Halloween, Oiche Samhain. In its original form ‘as Gaeilge’, the name holds a hint of the magic and mystical mayhem that to me is what today, the 31st of October is all about. Of all our feastdays, Halloween is the one that links us most closely with our ancient Celtic and Pagan past. Today carries echoes of ritual and belief stretching back over hundreds and hundreds of years. Halloween speaks to a very deep and primitive part of my soul. I love it and always have.

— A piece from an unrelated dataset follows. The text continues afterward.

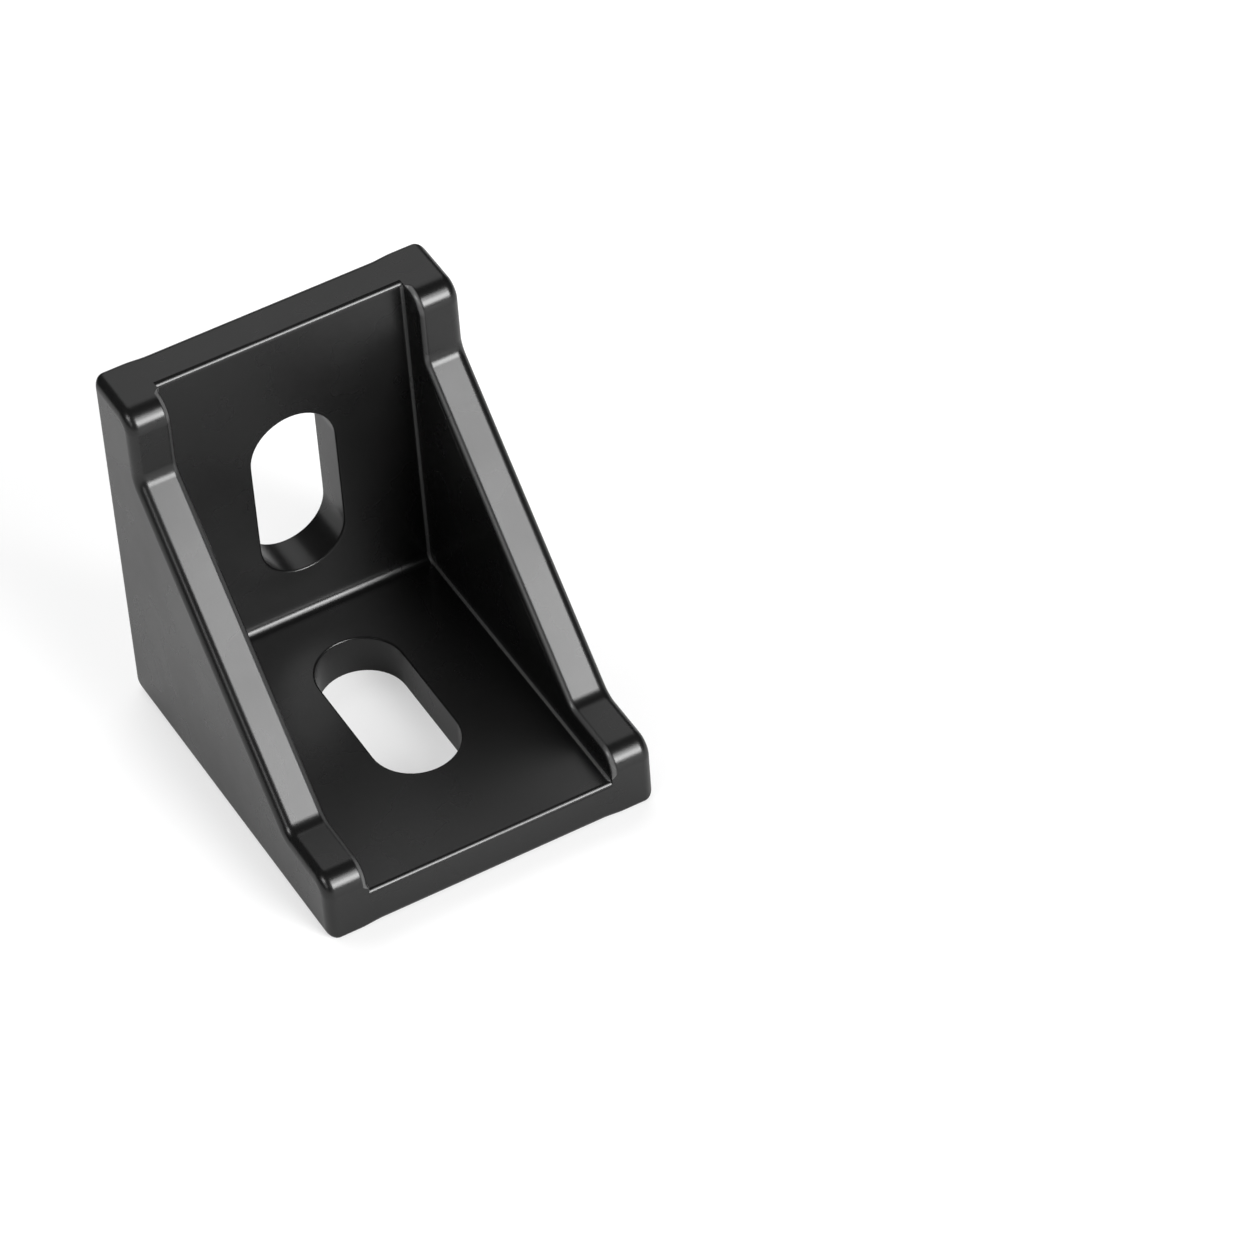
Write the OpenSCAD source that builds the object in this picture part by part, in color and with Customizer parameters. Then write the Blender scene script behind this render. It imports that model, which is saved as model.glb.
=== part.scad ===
// Corner bracket for slotted framing profiles: two slotted plates at a right angle,
// joined by a cheek on each side, cast as one piece.
// The base leg lies on z = 0 and runs towards -Y; the wall leg rises along +Z.
// The origin is the middle of the base slot, on the base's outer face.

/* [Body] */
// Length of each leg, from the outer corner to its end
leg_length = 40; // [36:0.5:60]
// Width across both cheeks
width = 34.4; // [28:0.2:50]
// Thickness of the base and wall plates
plate_thickness = 4.5; // [3.6:0.1:6]
// Thickness of each cheek
cheek_thickness = 4.4; // [2.5:0.1:5.5]

/* [Ears] */
// Height of an ear, measured from the outer face of its leg
ear_height = 7.6; // [7:0.1:10]
// Length of an ear along its leg
ear_length = 7.7; // [5.5:0.1:11]
// Radius of the nose at the tip of an ear
nose_radius = 2.2; // [1:0.1:3]
// Radius of the bend where an ear runs into the slanting edge
bend_radius = 2; // [1:0.1:4]

/* [Slots] */
// Width of the bolt slot in each plate
slot_width = 8.8; // [6:0.1:11]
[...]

Nowadays a lot of our Halloween traditions and customs have been overlaid with American style elaborate decorations and costumes. The old cry of “have ya any apples or nuts” has been replaced by the chorus of “trick or treat” which will ring through neighbourhoods tonight. But like buns becoming cupcakes top heavy in sugary frosting, Halloween may be somewhat overdressed but its origins are firmly based here in Ireland where fairy lore and a fascination with the ‘other world’ has always been a part of who we are. It is a celebration of the unknown, of the spiritual and speaks of the Irish penchant for eschewing authority and our love of a bit of occasional anarchy and chaos.
To this day I have absolutely no memory of ever having had a childhood birthday party but I have very clear recollections of my youthful Halloweens. Each year I dressed up as the same thing – a gypsy. I wore a long, multicoloured skirt, a head scarf and huge ‘clip on’ hoop earrings. But best of all, my mother applied eye shadow and kohl to my eyes making me a very glamorous gypsy indeed.
The Barm Brack is an important part of Halloween and in the 70’s it came with a whole array of bits to choke on. There was a rag for poverty, a bit of a stick indicating you would be beaten by your spouse, a coin for prosperity and of course the best prize of all was the ring. Mother would slice up the brack on the plate, keeping each slice firmly in place while my brothers and I, made our choice. The ring was immediately discovered, bulging from the cake, wrapped in greaseproof paper. Oh the excitement.
Once tea was over and darkness had fallen it was time to brave whatever ghouls and witches were abroad and head out to collect our store of apples and nuts. As autumn tipped into winter, the nights were cold and our breath made little clouds of condensation ahead of us. The air smelt of damp, decaying leaves overlaid with a whiff of gunpowder from bangers and the scent of distant bonfires. As we moved from house to house we passed other neighbourhood kids, their faces hidden behind garish plastic masks. Who were they? Did we know them?
Once the cold got the better of us and our bag was sufficiently heavy with its feast fit for any squirrel, we headed home. In the light of the house we investigated our booty just in case someone had sneaked in a chocolate bar. Usually they hadn’t. So we munched on monkey nuts as we recounted the nights events to the sound of ongoing bangers exploding outdoors.
I carry the memories of my childhood Halloweens with me to this day and relive them each year, as I hand out sweets and chocolate to my neighbourhood’s children. My own girls are now too old to have me accompany them around the houses and mobile phones mean they can contact me if they need to. Last weekend we decorated the hall and front garden with large spider webs, cats, ghosts and witches. I usually don my own witch’s hat as the light fades on this the most magical day of the year. But maybe for tonight, I will search out some huge hoop earrings and a headscarf! Either way, I can’t wait.
Photo by Paul Sherwood – our front door on Oiche Samhain
Somewhere, deep in my bones, resonates the feeling of harvest bounty. My grocery shopping now includes lots of root vegetables with which to make big pots of soup, full of the energy of summer sunshine and earthy goodness. Soon we will take another trip out to blackberry country, armed with bags in which to collect the little, juicy, ruby red nuggets of sweetness which will be borne home and made into old fashioned desserts and autumnal crumbles.
The swallows who nest in our eaves every summer have left home again, following the sun south. This signals it is time for me to prepare the garden for the dark and stormy days of winter ahead. Pots will be emptied and stored in the corner, garden furniture covered and moved into a sheltered spot and wind chimes and mobiles will be hung in the safety of the boiler house.
Indoors I will root out throws and extra winter cushions for the lounge. Shortly we will begin to draw the curtains at sunset. Light summer nightwear will be replaced by winter pj’s, slippers and big cosy dressing gowns. And best of all, soon we will light the first fire of the season. A magical occasion, which reminds me of the bonfires of our pagan antecedents and connects me with the ancient Celtic meaning of Halloween.
This is the season of hibernation and introspection. Just like the hedgehogs preparing for a big sleep under the bushes at the bottom of the garden, my inner self knows that now is time for energy to be drawn inwards. My vision of autumn is of nights by the fire, kids tucked up cosily in bed, animals stretched by the hearth. Piles of books waiting to be read, and time to think and to be still.